Irving was arrested in December for breaking a law which, under Austria's constitution, bans the incitement to neo-Nazi activity, public denial of the crimes of National Socialism or the glorification of its ideology. On a visit to Vienna in 1989, it is claimed that Irving denied that gas chambers of Auschwitz had existed. His trial takes place on 20 February.
In the meantime, this unpleasant man has been enjoying a publicity bonanza beyond his wildest dreams. His case has been reported around the world. Writers and intellectuals have, doubtless through gritted teeth, been obliged to speak up for him.
Profiled by the German academic Malte Herwig in a double-page spread for this Sunday's Observer, he was given the opportunity to do more damage than he would have managed in a whole decade of denying the Holocaust to audiences of knucklehead Nazis.

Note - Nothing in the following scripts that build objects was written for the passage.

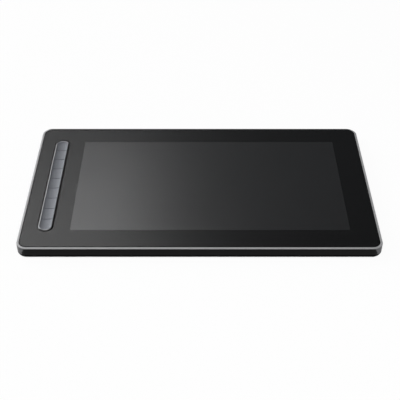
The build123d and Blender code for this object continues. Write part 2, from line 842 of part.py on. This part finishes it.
# Raised dots that tell the keys apart by touch, as steps across and along each key
pip_steps = {
    2: ((0, 0),),
    3: ((-1, -1), (1, 1)),
    4: ((-1, -1), (-1, 1), (1, 1)),
    6: ((-1, -1), (-1, 1), (1, 1)),
    7: ((-1, -1), (1, 1)),
    8: ((0, 0),),
}
pip_ball = (pip_radius**2 + pip_rise**2) / (2 * pip_rise)


def key_part(number, reach, drawn_in=0):
    """Draws one key's stretch of the strip, let out by reach and drawn in from its neighbours."""
    key_slot(reach)
    half = key_pitch / 2 - key_split / 2 - drawn_in
    rear = key_middle(number) + (key_pitch if number == 1 else half)
    front = key_middle(number) - (key_pitch if number == key_count else half)
    side = key_half_width + key_flange + cut_over
    panel(key_x - side, front, key_x + side, rear, mode=Mode.INTERSECT)


# Keys: dished caps on short walls, with a flange that the bead keeps in and a stem over the dome
for number in key_numbers:
    with BuildPart() as key:
        with BuildSketch(Plane.XY.offset(key_flange_bottom)):
            key_part(number, 0)
        extrude(amount=key_top + cut_over - key_flange_bottom)
        with BuildSketch(Plane.XZ.offset(-body_depth)):
            with Locations((key_x, dish_axis_height)):
                Circle(dish_radius)
        extrude(amount=2 * body_depth, mode=Mode.SUBTRACT)
        dish = key.faces().filter_by(GeomType.CYLINDER).sort_by(SortBy.AREA)[-1]
        fillet(dish.edges(), radius=key_edge)
        with BuildSketch(Plane.XY.offset(key_flange_bottom)):
            key_part(number, key_flange)
        extrude(amount=key_flange_height)
        with BuildSketch(Plane.XY.offset(key_flange_bottom)):
            key_part(number, -key_wall, key_wall)
        extrude(amount=key_roof_bottom - key_flange_bottom, mode=Mode.SUBTRACT)
        with BuildSketch(Plane.XY.offset(key_stem_bottom)):
            with Locations((key_x, key_middle(number))):
                Circle(key_stem_radius)
        extrude(amount=key_roof_bottom + key_roof / 2 - key_stem_bottom)
        for step_x, step_y in pip_steps.get(number, ()):
            pip_x = step_x * pip_spread
            pip_y = key_middle(number) + step_y * pip_spread
            pip_base = dish_axis_height - sqrt(dish_radius**2 - pip_x**2)
            with Locations((key_x + pip_x, pip_y, pip_base + pip_rise - pip_ball)):
                Sphere(pip_ball)
    save(key, f"key_{number}")

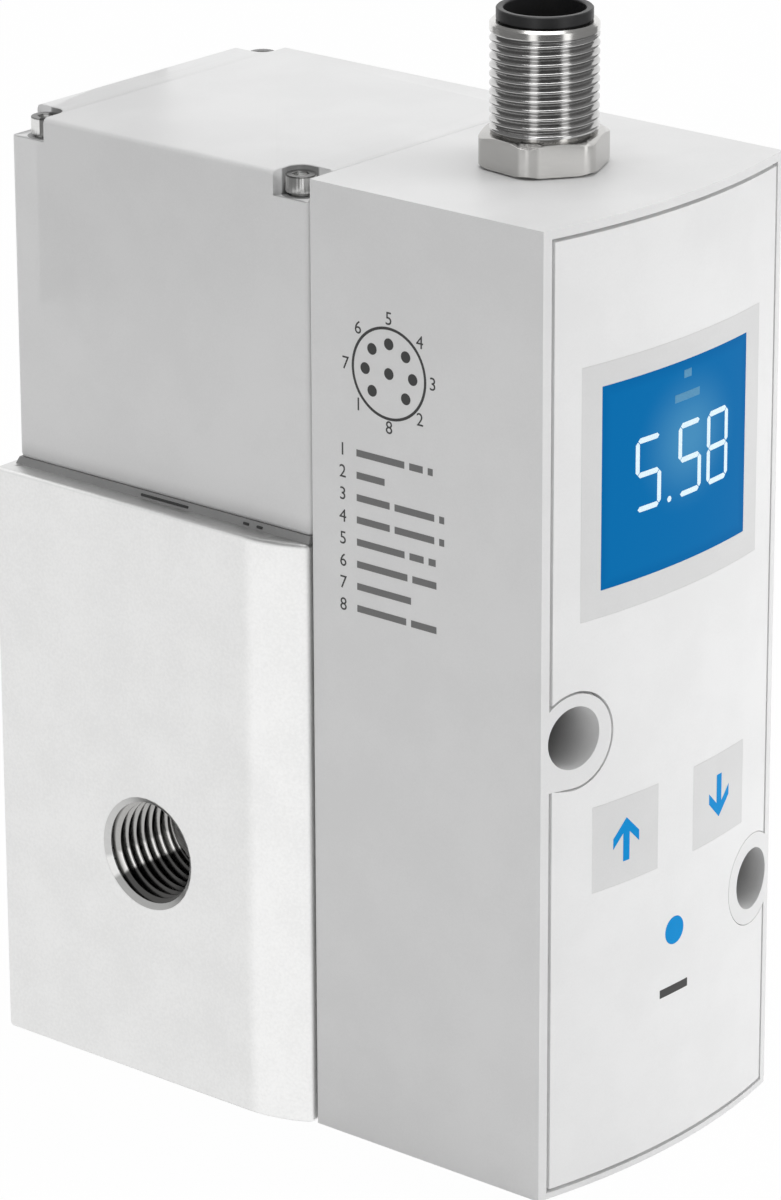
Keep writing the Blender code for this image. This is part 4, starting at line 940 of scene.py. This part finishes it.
def thread_tree():
    """A sleeve with a helical thread on one wall and a plain other wall; its rows follow the helix."""
    tree = GeometryTree("thread_sleeve", {
        "Radius": "Float", "Depth": "Float", "Plain Radius": "Float", "Pitch": "Float", "Length": "Float",
        "Flat": "Float", "Steps": "Int", "Turns": "Int", "Columns": "Int", "Runout": "Float",
        "Finish": "Material",
    })
    given = tree.entry
    length, pitch, flat = given["Length"], given["Pitch"], given["Flat"]
    rows = given["Steps"] * given["Turns"]
    grid = tree.node("GeometryNodeMeshGrid", None, {
        "Size X": 1.0, "Size Y": 1.0, "Vertices X": given["Columns"] + 1, "Vertices Y": rows + 4,
    })
    x, y, _ = tree.position()
    turn = x + 0.5
    row = ((y + 0.5) * (rows + 3)).math("ROUND").math("FLOORED_MODULO", rows + 3)
    plain = row.math("GREATER_THAN", rows + 0.5)
    climb = (pitch * (row / given["Steps"] + turn - 1)).math("MAXIMUM", 0.0).math("MINIMUM", length)
    height = climb * (1 - plain) + length * (rows + 2 - row) * plain
    phase = ((row + 0.001) / given["Steps"]).math("FRACT")
    ridge = 1 - (phase * 2 - 1).math("ABSOLUTE")
    ridge = ((ridge - flat) / (1 - 2 * flat)).math("MAXIMUM", 0.0).math("MINIMUM", 1.0)
    fade = (height.math("MINIMUM", length - height) / (given["Runout"] * pitch)).math("MINIMUM", 1.0)
    threaded = given["Radius"] + given["Depth"] * (1 - ridge) * fade
    radius = threaded * (1 - plain) + given["Plain Radius"] * plain
    angle = turn * FULL_TURN
    spot = tree.node("ShaderNodeCombineXYZ", None, {
        0: radius * angle.math("COSINE"), 1: radius * angle.math("SINE"), 2: height,
    })
    shaped = tree.node("GeometryNodeSetPosition", None, {"Geometry": grid, "Position": spot})
    tree.close(tree.node("GeometryNodeMergeByDistance", None, {"Geometry": shaped, "Distance": WELD}))
    return tree


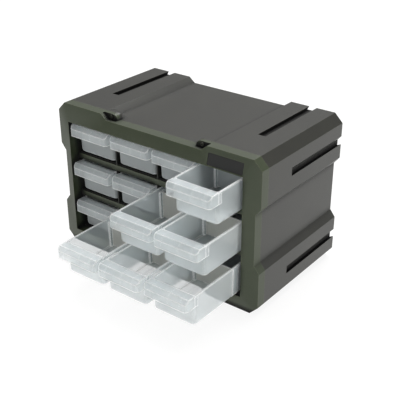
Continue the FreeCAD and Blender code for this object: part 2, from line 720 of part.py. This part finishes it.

He was able to boast (wrongly) that his book on Hitler had been in the prison library, to describe Hitler as "good in parts", and to claim that his books have been burnt (they were pulped and for legal reasons). Nauseatingly, he portrays himself as a plucky Brit fighting the forces of repression. "I'm from a family of officers, and I'm an Englishman," he told Herwig. "We march toward the gunfire."

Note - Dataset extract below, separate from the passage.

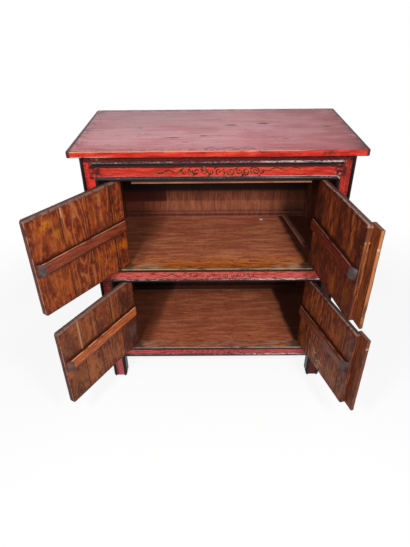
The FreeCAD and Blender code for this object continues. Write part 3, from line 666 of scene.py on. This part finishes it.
def front_frame_finish():
    """Glossy red fields and black beads: crests rubbed grey with painted highlights, dark specks where
    the red has gone, and a dark band under the top, painted shadow of its overhang as well as dirt.
    """
    x, y, z = begin("red_and_black_lacquer_front")
    side = add("Math", [x], operation="ABSOLUTE")
    cloud = noise((95, 95, 40), 3, 2)
    stroke = noise((46, 8, 4.5), 4, 3, 0.65)
    upright = noise((4.5, 8, 46), 4, 4, 0.65)
    post = where((side, 412, 430))
    stroke = add("Mix", {0: post, 2: stroke, 3: upright}, data_type="FLOAT")
    red = add("ValToRGB", [stroke], [
        (0.34, "#A42018"), (0.46, "#C43024"), (0.55, "#D24030"), (0.66, "#DE5C44")])
    speck = noise((4, 4, 3.2), 4, 5, 0.7)
    crackle = noise((9, 9, 6), 5, 6, 0.75)
    low = where((z, 700, 520))
    dusty = noise((34, 34, 6), 4, 7)
    red = coats(red, [
        ((cloud, 0.5, 0.7), 0.5, "#A8241C"),
        (low, (dusty, 0.36, 0.56), 0.6, "#E07C74"),
        (low, (dusty, 0.5, 0.36), 0.5, "#8E241C"),
        ((z, 240, 130), 0.42, "#D04C54"),
        ((x, 300, 420), (cloud, 0.3, 0.55), 0.45, "#8A1E14"),
        ((x, -418, -426), (z, 700, 820), 0.75, "#EE3A30"),
        ((x, -400, -420), (z, 260, 200), (dusty, 0.34, 0.42), 0.92, "#F27674"),
        ((x, 380, 420), (z, 240, 200), 0.8, "#4A140F"),
        ((side, 444, 454), (crackle, 0.42, 0.56), 0.75, "#3C1A16"),
        ((side, 410, 414), (side, 428, 420), (z, 900, 940), (crackle, 0.4, 0.54), 0.7, "#4A1612"),
        (post, (z, 440, 520), (z, 640, 580), (crackle, 0.3, 0.5), 0.8, "#3A0F0D"),
        ((x, -150, -100), (x, 190, 140), (z, 960, 975), 0.4, "#EE4A44"),
        ((x, 405, 412), (z, 430, 460), (z, 620, 600), 0.85, "#2A100D"),
        ((speck, 0.58, 0.66), 0.7, "#5A1812"),
        ((crackle, 0.58, 0.64), 0.65, "#4A1410"),
    ])
    # Painted shadow and dirt under the top; the lacquer gone at the corners; the beads' black over the red
    ragged = noise((16, 8, 8), 4, 31, 0.65)
    uneven = add("Math", [ragged, 6, z], operation="MULTIPLY_ADD")
    brown = coats("#1E0B0A", [((crackle, 0.52, 0.6), 0.8, "#7A1E18")])
    coarse = noise((16, 16, 13), 4, 33, 0.7)
    mottle = add("ValToRGB", [coarse], [
        (0.36, "#0E0C0B"), (0.46, "#2A1816"), (0.54, "#7A2620"), (0.6, "#B03A30"), (0.66, "#A8847C")])
    black = coats("#16110F", [((noise((40, 40, 12), 3, 11), 0.5, 0.8), 0.5, "#2C1D1A")])
    red = coats(red, [
        ((z, 1020, 1026), 0.9, brown),
        ((side, 446, 434), (uneven, 1003.5, 1006.5), (uneven, 1019, 1015), 0.92, black),
        ((side, 434, 424), (uneven, 969.5, 966.5), (uneven, 955, 960), 0.85, "#3A2A28"),
        ((side, 398, 412), (side, 452, 438), (z, 956, 966), (crackle, 0.3, 0.5), 0.92, mottle),
    ])
    rubbed = noise((9, 3, 3), 4, 13, 0.75)
    glint = noise((46, 5, 5), 4, 14, 0.6)
    # The lower bead's grey crest, with painted highlights, is carried in paint onto the red above it
    crest = coats("#5E4C4A", [
        ((glint, 0.42, 0.56), (rubbed, 0.44, 0.54), 0.85, "#B89A98"),
        ((x, 60, 160), (glint, 0.4, 0.5), 0.8, "#E8C4C4"),
    ])
    red = coats(red, [((z, 971.5, 969.5), (z, 950, 960), (side, 418, 410), 0.92, crest)])
    # Upward bead faces are rubbed grey and carry painted highlights, as do the pale lines on the sills
    upward_highlight_and_wear = where((work.up, 0.15, 0.45))
    bead = coats(black, [
        (upward_highlight_and_wear, (rubbed, 0.42, 0.54), 0.68, "#6E5C5A"),
        (upward_highlight_and_wear, (glint, 0.46, 0.58), (rubbed, 0.48, 0.56), 0.72, "#C8A4A0"),
        (upward_highlight_and_wear, (x, 110, 190), (glint, 0.42, 0.5), (rubbed, 0.42, 0.5), 0.8, "#F0CCC8"),
        ((crackle, 0.5, 0.56), (side, 200, 150), 0.7, "#4E1416"),
        (upward_highlight_and_wear, (x, -60, -10), (speck, 0.54, 0.6), 0.8, "#C8B2AA"),
        ((z, 579, 581), (z, 600, 590), 0.8, "#241C16"),
        ((z, 950, 955), (z, 980, 972), (side, 418, 410), 0.75, "#1C1412"),
        ((z, 164, 166), (z, 190, 175), 0.7, "#2C211B"),
        (line(z, 586.6, 1.6, 1), (glint, 0.36, 0.5), 0.85, "#D8B888"),
        (line(z, 170.6, 1.6, 1), (glint, 0.36, 0.5), 0.85, "#D0AE96"),
        ((rubbed, 0.6, 0.66), 0.75, "#5E1C18"),
    ])
    inside, _ = timber((x, y, z), "#200D08 #3E1C12 #54291A #6E3C26 #6E3C26", 9, 53, 0, 60)
    colour = coats(black, [
        ((work.back, -0.5, -0.9), (y, FIELD_Y + 0.5, FIELD_Y + 0.1), red),
        ((y, FIELD_Y - 0.1, FIELD_Y - 0.6), bead),
        ((work.up, 0.9, 0.97), (y, FIELD_Y, FIELD_Y + 1), sill_wood(x, y, z)),
        ((work.back, 0.5, 0.8), inside),
    ])
    return finish(colour, (rubbed, 0.25, 0.6), speck, 0.4, 0.14, coat=(0.05, 0.15))


def top_traces(x, y):
    """Arches of old paint, as coats. Each is a parabola y = crest - rise (x - middle)^2 / half^2."""
    arches = []
    for middle, half in TOP_TRACES:
        away = add("Math", [x, middle], operation="SUBTRACT")
        away = add("Math", [away, away], operation="MULTIPLY")
        course = add("Math", [away, TRACE_RISE / half**2, y], operation="MULTIPLY_ADD")
        span = where((x, middle - half - 4, middle - half), (x, middle + half + 4, middle + half))
        arches.append((span, line(course, TRACE_CREST, 3.2, 1.5), 0.9, "#5A3A2C"))
    return arches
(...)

The interviewer played his part in this revolting charade, arguing primly that it was no coincidence that Irving came from a country where "jokes about the 'Führer' are still beloved by the tabloid press and where what passes for polite society enjoys cracking jokes about Hitler."
Irving, Herwig noted, "thrives on the tolerance of the liberal majority, who tolerate the most tastelessness of statements in the name of free speech."

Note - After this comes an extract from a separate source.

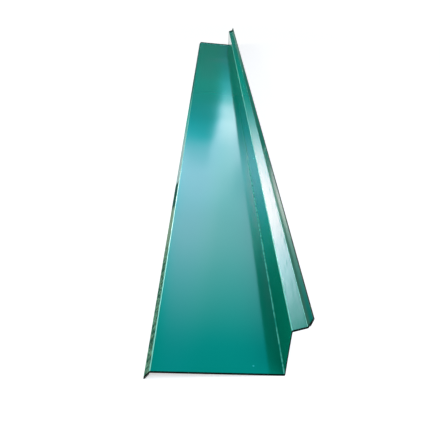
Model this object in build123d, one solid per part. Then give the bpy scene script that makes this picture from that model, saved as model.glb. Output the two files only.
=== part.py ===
from build123d import *
import math
import os

# Roof flashing: one strip of prepainted steel, folded along its length on a press brake.
# Seen from its near end (-Y), left to right: a hemmed drip lip that points down, the flat pan, the
# riser, a step outwards and a hemmed end lip. Millimetres, +Z up. The strip lies as it rests on a
# level floor, on its drip lip and on the fold between pan and riser, with the origin in the middle
# of its base.

# Driving dimensions. A width runs along the middle of the sheet, from fold to fold or to the outside
# of a hem.
length = 2000.0
sheet_thickness = 0.5
pan_width = 134.9
riser_width = 60.6
step_width = 15.3
end_lip_width = 11.7
drip_lip_width = 11.0
hem_return_width = 9.0  # the sheet's free edge, turned back behind each lip
corner_snip = 2.4  # cut off the end lip's corners, so that they catch nobody

# Directions in degrees, counted from the pan
drip_lip_fall = 56.5
riser_rise = 92.0
step_rise = 21.9
end_lip_rise = 72.9

# Radii at the inside of the folds
pan_fold_radius = 1.0
step_fold_radius = 0.8
drip_fold_radius = 1.5
hem_radius = 0.2

HALF_TURN = 180.0

# Each strip of the sheet between two folds, from the drip lip's free edge to the end lip's
strip_widths = [
    hem_return_width,
    drip_lip_width,
    pan_width,
    riser_width,
    step_width,
    end_lip_width,
    hem_return_width,
]

# Each fold between two strips: how far the sheet turns, positive upwards, and the inside radius
hem = (-HALF_TURN, hem_radius)
drip_fold = (-drip_lip_fall, drip_fold_radius)
riser_fold = (riser_rise, pan_fold_radius)
step_fold = (step_rise - riser_rise, step_fold_radius)
end_lip_fold = (end_lip_rise - step_rise, step_fold_radius)
folds = [hem, drip_fold, riser_fold, step_fold, end_lip_fold, hem]


def setback(fold):
    """Width that a fold takes from the flat beside it."""
    turn, inside_radius = fold
    if abs(turn) == HALF_TURN:
        return inside_radius + sheet_thickness
    return (inside_radius + sheet_thickness / 2) * math.tan(math.radians(abs(turn) / 2))


def flat_widths():
    """What is left flat of each strip, between the folds on its two sides."""
    before = [0.0] + [setback(fold) for fold in folds]
    after = [setback(fold) for fold in folds] + [0.0]
    return [width - a - b for width, a, b in zip(strip_widths, before, after)]


def face_line(start, side):
    """One face of the sheet in section: its flats and arcs. side is 1 left of the sheet's middle, else -1."""
    heading = drip_lip_fall + HALF_TURN
    away = side * sheet_thickness / 2
    normal = Vector(-math.sin(math.radians(heading)), math.cos(math.radians(heading)))
    flats = flat_widths()
    lines = [PolarLine(start + normal * away, flats[0], heading)]
    arcs = []
    for (turn, inside_radius), flat in zip(folds, flats[1:]):
        radius = inside_radius + sheet_thickness / 2 - math.copysign(away, turn * side)
        arc = JernArc(lines[-1] @ 1, lines[-1] % 1, radius, turn)
        heading += turn
        arcs.append(arc)
        lines += [arc, PolarLine(arc @ 1, flat, heading)]
    return lines, arcs


def rest_tilt(hem_arc, riser_arc):
    """Angle of the line that touches the drip lip's hem and the riser fold from below."""
    between = riser_arc.center_point - hem_arc.center_point
    radius_difference = pan_fold_radius - hem_radius
    slope = math.atan2(between.Y, between.X) - math.asin(radius_difference / between.length)
    return math.degrees(slope)


def snip_tool(tip, heading):
    """Wedge that cuts the near corner off a lip, whose outer edge is at tip and points along heading."""
    hem_thickness = 2 * (sheet_thickness + hem_radius)
    inward = Vector(-math.cos(math.radians(heading)), 0, -math.sin(math.radians(heading)))
    corner = Plane(origin=(tip.X, -length / 2, tip.Y), x_dir=inward, z_dir=inward.cross(Vector(0, 1, 0)))
    reach = 2 * corner_snip
    with BuildSketch(corner) as wedge:
        with BuildLine():
            Polyline((reach, corner_snip - reach), (corner_snip - reach, reach), (-reach, -reach), close=True)
        make_face()
    return extrude(wedge.sketch, amount=2 * hem_thickness, both=True)


def flashing():
    """The folded strip, straight and free of twist, resting on a level floor."""
    start = Vector(0, 0)
    front, arcs = face_line(start, 1)
    back, _ = face_line(start, -1)
    free_edges = [Line(front[0] @ 0, back[0] @ 0), Line(front[-1] @ 1, back[-1] @ 1)]
    section = make_face(Wire(front + back + free_edges))
    strip = extrude(Plane.XZ * section, amount=length / 2, both=True)

    lip_middle = (front[-3] @ 1 + back[-3] @ 1) / 2
    lip_heading = Vector(math.cos(math.radians(end_lip_rise)), math.sin(math.radians(end_lip_rise)))
    snip = snip_tool(lip_middle + lip_heading * setback(hem), end_lip_rise)
    strip = strip - snip - snip.mirror(Plane.XZ)

    drip_hem_arc, _, riser_arc, *_ = arcs
    strip = Rot(0, rest_tilt(drip_hem_arc, riser_arc), 0) * strip
    box = strip.bounding_box()
    return Pos(-box.center().X, 0, -box.min.Z) * strip


os.makedirs("parts", exist_ok=True)
export_step(flashing(), "parts/flashing.step")
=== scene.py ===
import math

import bpy
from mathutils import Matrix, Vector

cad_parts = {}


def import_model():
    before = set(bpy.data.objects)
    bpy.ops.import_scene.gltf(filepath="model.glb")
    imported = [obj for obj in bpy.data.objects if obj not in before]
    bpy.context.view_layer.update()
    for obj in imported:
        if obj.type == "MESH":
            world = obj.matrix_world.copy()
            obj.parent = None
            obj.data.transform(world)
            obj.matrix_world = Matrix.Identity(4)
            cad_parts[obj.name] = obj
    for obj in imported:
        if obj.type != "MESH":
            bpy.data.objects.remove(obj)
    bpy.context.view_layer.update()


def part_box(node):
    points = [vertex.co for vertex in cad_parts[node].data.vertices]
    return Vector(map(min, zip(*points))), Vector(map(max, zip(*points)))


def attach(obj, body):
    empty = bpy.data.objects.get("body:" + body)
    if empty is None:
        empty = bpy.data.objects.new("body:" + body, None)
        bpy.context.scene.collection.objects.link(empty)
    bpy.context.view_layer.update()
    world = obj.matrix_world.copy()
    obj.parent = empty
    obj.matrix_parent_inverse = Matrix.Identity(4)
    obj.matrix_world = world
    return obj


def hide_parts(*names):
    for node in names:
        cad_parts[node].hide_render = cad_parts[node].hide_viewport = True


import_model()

# A metal flashing: one strip of prepainted steel, folded along its length. It lies along Y on a level
# floor, with the end that the camera is nearest to at -Y. Metres, as the frame is. In section, from
# left to right: a hemmed drip lip, the pan, the riser, a step outwards and a hemmed end lip.

MM = 0.001
HALF_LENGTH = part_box("flashing")[1].y
SHEET = 0.5 * MM
CORNER_SNIP = 2.4 * MM  # cut off the end lip's corners

# Each strip of the sheet between two folds: its name, its width, and how many faces it gets across
STRIPS = (
    ("drip_return", 9.0 * MM, 3),
    ("drip_lip", 11.0 * MM, 6),
    ("pan", 134.9 * MM, 30),
    ("riser", 60.6 * MM, 16),
    ("step", 15.3 * MM, 6),
    ("end_lip", 11.7 * MM, 5),
    ("end_return", 9.0 * MM, 3),
)
# Degrees from the pan
DRIP_ANGLE = 56.5
RISER_ANGLE = 92.0
STEP_ANGLE = 21.9
LIP_ANGLE = 72.9
# Heading of the first strip, then each fold: its turn in degrees, positive upwards, and inside radius
FIRST_HEADING = 180 + DRIP_ANGLE
FOLDS = (
    (-180.0, 0.2 * MM),
    (-DRIP_ANGLE, 1.5 * MM),
    (RISER_ANGLE, 1.0 * MM),
    (STEP_ANGLE - RISER_ANGLE, 0.8 * MM),
    (LIP_ANGLE - STEP_ANGLE, 0.8 * MM),
    (-180.0, 0.2 * MM),
)
FOLD_FACES = 8
# Where the paint differs, by strip. The folds are numbered as above.
MASKS = {
    "drip": ("drip_return", "fold_0", "drip_lip"),
    "wear_and_highlight": ("fold_1",),
    "crease": ("fold_2",),
    "ridge": ("fold_3",),
    "nook": ("fold_4",),
    "riser": ("riser",),
    "step": ("step",),
    "lip": ("end_lip",),
    "rim": ("fold_5", "end_return"),
}
FOLD_MARGIN = 0.4 * MM  # the first face beside a fold is this narrow, so that its shading stays flat
REST_TILT = math.radians(3.8242)  # the drip lip lifts the pan's left side by this much
ROW_SPACING = 9.0 * MM
END_ROW = 1.5 * MM  # depth of the row of faces at each end
SHARP_ANGLE = math.radians(35)

# Slight waves of the thin sheet between its folds: height, wave length along Y, and phase
WAVES = {
    "pan": ((0.16 * MM, 0.61, 0.4), (0.09 * MM, 0.29, 2.1), (0.05 * MM, 0.147, 4.0)),
    "riser": ((0.10 * MM, 0.47, 1.3), (0.06 * MM, 0.19, 3.2)),
}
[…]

How embarrassing it is under these circumstances to feel a faint a stirring of national pride. It is true that the British can still make silly, inappropriate jokes with impunity, that tastelessness is tolerated as the price one pays for freedom of speech - but maybe not for long. Those words "incitement", "glorification", are now to be heard in the context of religious hatred and terrorism.
We have David Irving to thank for one thing only. At a time when the swelling ranks of the offended are finding common cause with the Government, and the smell of censorship and criminalisation is in the air, the loathsome views that he has expressed, and our response to them, are a salutary reminder that free speech is not an easy matter. There is more to it than signing petitions in support of people and views around the world with whom we agree.
"If liberty means anything at all, it means the right to tell people what they do not want to hear," reads the George Orwell quote on the cover of the new anthology from English PEN, Free Expression Is No Offence.
The less heroic inversion of this view, in which liberty involves hearing views we would prefer suppressed, can be more difficult to uphold.
A class act, beaten but unbowed
Only the most irredeemably trivial-minded - people like me - will be interested by the news that Dai Llewellyn, or as he likes to be known, "the Seducer of the Valleys", is to get married. For many years, Dai, right, has been a regular fixture in places like The Daily Mail where a particularly naff kind of class snobbery lives on, but he is also that rare thing, a professional upper-class twit on the media rent-a-prat circuit who turns out to be the real thing.
Many years ago, Dai, his brother Roddy and I attended a miserable prep school where we were regularly thrashed by its discipline-junkie of a headmaster. Years later, doing an interview for a women's magazine, Dai mentioned this fact and then made the mistake of writing a grovelling letter of pre-emptive apology to the headmaster before the piece was published. The old whacker stirred himself once more and, brandishing this confession, took the Seducer of the Valleys to court, where a £10,000 payment in damages was agreed.
* Visitors from Planet Paranoia might be excused for seeing a sinister pattern in the latest news from the High Street. First there was the announcement that the Government's pensions payment contract with the Post Office would not be renewed in four years' time, accelerating the demise of village post offices.
Now we hear that 50 local libraries may close and that, according to the libraries minister Andrew Crisp, research is taking place into whether supermarkets could lend books. How soon will it be before, in some parts of the country, the Post Office, the library, the shop, perhaps even local government are entirely in the control of those caring people from Tesco, Waitrose, Morrisons and Asda?